I think the things that is really missing from your design are signals, signals exist inside the architecture and can be assigned in much the same way as a port but without an interface to the outside world, a signal can be written to and read from and can be any type you like and an output can be assigned a signal of the same type so for your design consider using an internal register and then assigning it to your output.

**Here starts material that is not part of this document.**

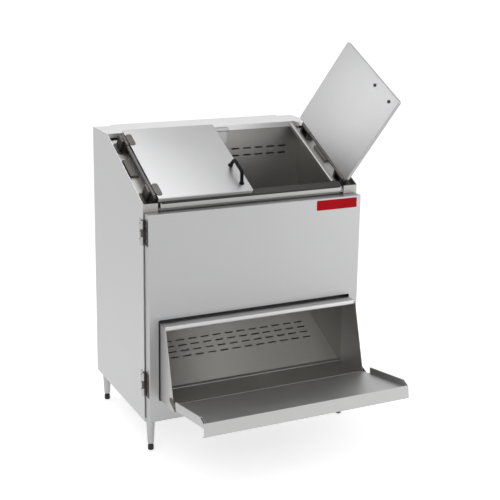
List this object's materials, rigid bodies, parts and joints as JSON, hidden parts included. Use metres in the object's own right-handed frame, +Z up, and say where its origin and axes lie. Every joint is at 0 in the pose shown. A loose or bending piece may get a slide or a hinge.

Here's an example of what I mean:

library IEEE;
use IEEE.Std_logic_1164.all;
use IEEE.Numeric_std.all;

entity lfsr is

    port (

        -- Clocks
        clkin                                   :in  STD_LOGIC; 

        -- Initialisation data
        first_key                               :in  STD_LOGIC_VECTOR(3 downto 0);

        -- Control Signals
        key_set                                 :in  STD_LOGIC;
        push                                    :in  STD_LOGIC;

        -- Outputs
        data_out                                :out STD_LOGIC_VECTOR(3 downto 0);              

end lfsr;   

architecture RTL1 of lfsr is    

    signal key                      :STD_LOGIC_VECTOR(3 downto 0);


    -- Generate a key every time the push signal is asserted

        if rising_edge(clkin) then

            if key_set = '1' then -- Initialises the key

                key <=  first_key; 

            elsif push = '1' then -- Generate a new key

                key(2 downto 0) <=  key(3 downto 1);
                key(3)          <=  key(1) XOR key(0);

            end if;

        end if;

    end process;

    -- Send internal key to output port
    data_out    <=  key;

end RTL1;

so the signal that I have created is key, it is internal to the architecture and what it actually represents is a block of memory 4 bits wide. This code actually does what you want, it is a LFSR that will generate pseudo random data but I have made it 4 bits wide instead of 8 because I didn't want to just give you the answer and if you can understand what this code does, you will be able to understand how to expand it to 8-bits and it will be a great start to understanding VHDL.